Our third step is to become their champion. I know. I hear you say, “Of course, I’m their champion. I love them.” And so you do. But are their goals your goals? Translation: Do you have goals for them that do not take into account who they are. (There are many jock fathers who do not have jock sons.) Yes, you have many wonderful goals for them to be caring and loving, honest and faithful, upright, truthful, etc – and these are worthy, significant and meaningful goals which they should attain to. But the expression of their lives – career, vocation, work – is best met and fulfilled according to their gifts. When your five year old says, “I want to be a fireman.” He may be reflecting the latest book or television program he’s seen. However, if you continue to ask the why questions, “Why do you think that would be a good job? Why do you think that you would enjoy that?” you may discover that your child is not drawn just to the excitement but to the fact of wanting to help people or he likes the aspect of being part of a team. All are important clues to his personality. Your child needs you to champion and encourage his personality (especially, if it is different than yours.)

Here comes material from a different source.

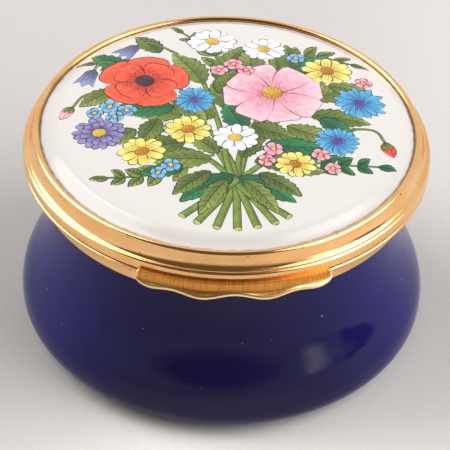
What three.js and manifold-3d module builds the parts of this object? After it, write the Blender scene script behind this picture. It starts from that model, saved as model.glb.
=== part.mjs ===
// A round enamel trinket box: an enamelled copper vessel and a domed enamelled lid,
// each set in a polished gilt mount, hinged at the back, with a thumb-piece in front.
// Millimetres, +Z up. The origin is at the bottom centre, the front faces -Y.
import * as THREE from 'three';
import { mergeVertices } from 'three/addons/utils/BufferGeometryUtils.js';
import Module from 'manifold-3d';

const wasm = await Module();
wasm.setup();

// Driving dimensions
const SEGMENTS = 48;
const RIM_RADIUS = 28.36;
const JOINT_HEIGHT = 28.0;
const CLEARANCE = 0.3;

const FOOT_RADIUS = 22.5;
const FOOT_RING_WIDTH = 2.8;
const FOOT_RECESS = 0.6;
const FLOOR_HEIGHT = 2.1;
const BULGE_RADIUS = 28.76;
const BULGE_HEIGHT = 4.6;
const BULGE_SQUARENESS = 2.3;
const FLANK_RISE = 6.1;
const NECK_DROP = 12.7;
const NECK_RADIUS = 23.82;
const NECK_START = 24.1;
const NECK_TOP = 26.6;
const WALL = 1.5;

const BASE_EDGE_RADIUS = 26.45;
const BASE_EDGE_HEIGHT = 24.1;
const BASE_BEAD = 0.26;
const BASE_EDGE_SHEET = 0.35;
const BASE_HOLLOW_RISE = 1.9;
const BASE_HOLLOW_REACH = 0.9;
const UPSTAND_RADIUS = 25.3;
const UPSTAND_WALL = 0.6;
const UPSTAND_HEIGHT = 0.9;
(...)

The fourth step is to practice what they learn at school – grace and courtesy. Please and thank you, may I, excuse me, please forgive me and a host of other considerations practiced (and modeled) at home will go a long way to giving your child every advantage in life. People respond favorably to a child with great manners.

Fifth, practice independence. Independence is the ability to be self-governing and that comes from making choices, living with the consequences and having responsibilities. As often as possible give your children choices. “What do you want for breakfast, cereal or eggs?” “Do you want two spoonfuls of carrots or one?” (Don’t offer choices where there are no choices. “Do you want carrots? They say no and you serve them anyway.) Give your children chores they can accomplish – making their beds, putting dirty clothes in the laundry, dishes in the dishwasher, etc. Chores build responsibility; responsibility builds independence; independence builds confidence.

Sixth, give them the gift of time. Give them time to accomplish their chores. Give them time to be children. Give them time to breath. Give them your time.

Seventh, practice humility. They have a lot to learn from you. What is easy for you as an adult is mystifying and beyond challenge for them. Let your words be seasoned with grace. Look for the good in what they do. Their motives are often pure; their actions imperfect. Yet, we have a lot to learn from them also. And when you are wrong (when, not if) practice the humility of saying, “Please forgive me.” It will not destroy your authority or their respect for you. It will teach them one of the great lessons of life – when you fail, whether it’s in a relationship, school, career or life – own the failure and start over again – to succeed another day.

Becoming a Montessori parent is to become the best parent you can be.